1 “On Identity: Ideas On Being & Becoming”
By treating boundaries as static interfaces between pre-existing entities rather than as processual co-constitutive dynamics as explored in the Identity paper, the hierarchical axiom \[ \text{rank}(x)<\text{rank}(y) \implies x \notin y \]
presupposes that entities possess determinate ranks independently of their relational contexts, when in fact both entities and their organizational levels may be given through boundary interactions themselves. This was of course mentioned throughout the Boundary series papers, however the formulation need a revision. The identity paper’s insight that existence is relational becoming rather than substantial being exposes this fundamental category error.

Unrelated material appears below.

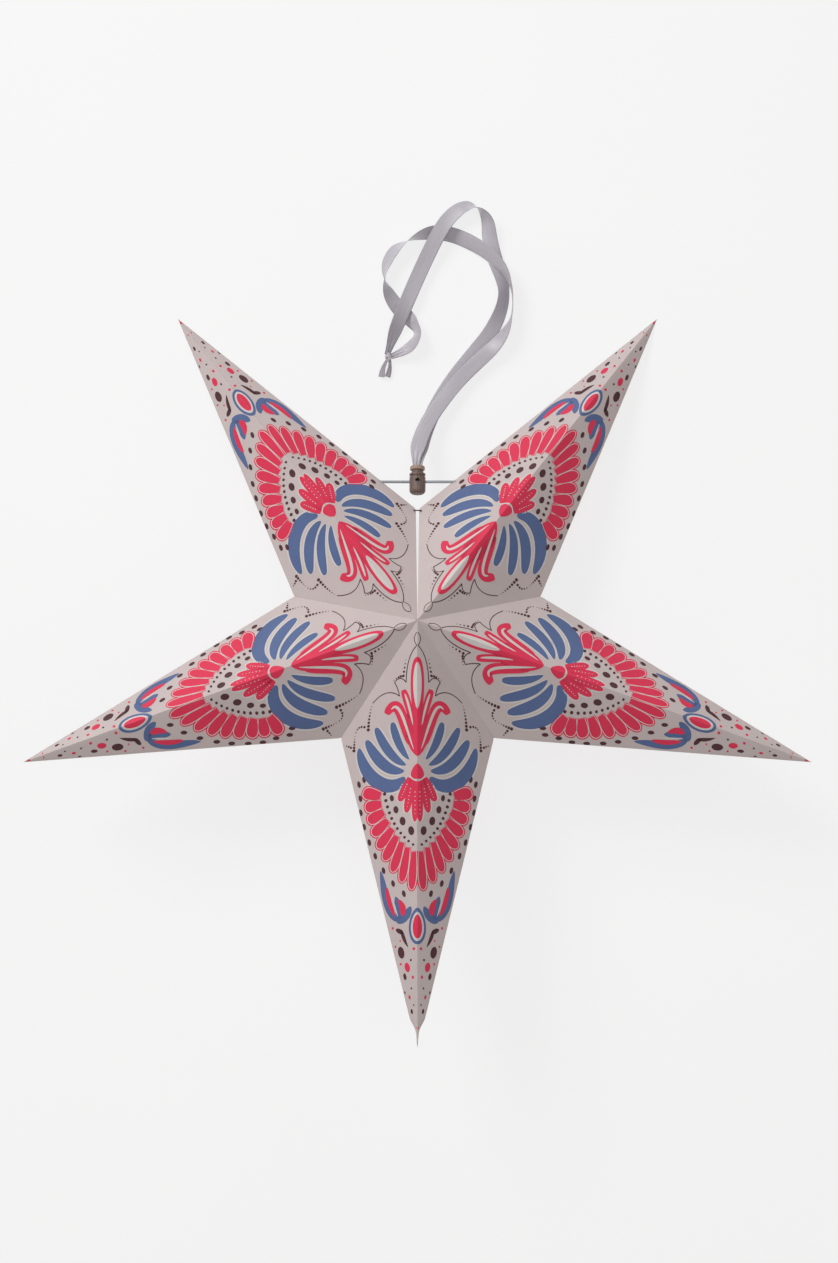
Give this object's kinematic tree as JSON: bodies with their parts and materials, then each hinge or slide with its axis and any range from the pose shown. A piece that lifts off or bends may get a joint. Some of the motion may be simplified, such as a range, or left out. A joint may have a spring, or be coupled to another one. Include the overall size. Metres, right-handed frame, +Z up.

Mathematically, my reliance on ZF set theory and rank functions reflects what sheaf theorists recognize as the inadequacy of classical foundations for capturing contextual relationships (Chen and Harris 2025). The identity paper’s sheaf formulation
\[ \mathcal{I}_S(U) = \{\text{Properties of } S \text{ observable in context } U\} \]
reveals that boundaries are sections of sheaves, locally defined but globally coherent structures, rather than absolute separators between ranked sets.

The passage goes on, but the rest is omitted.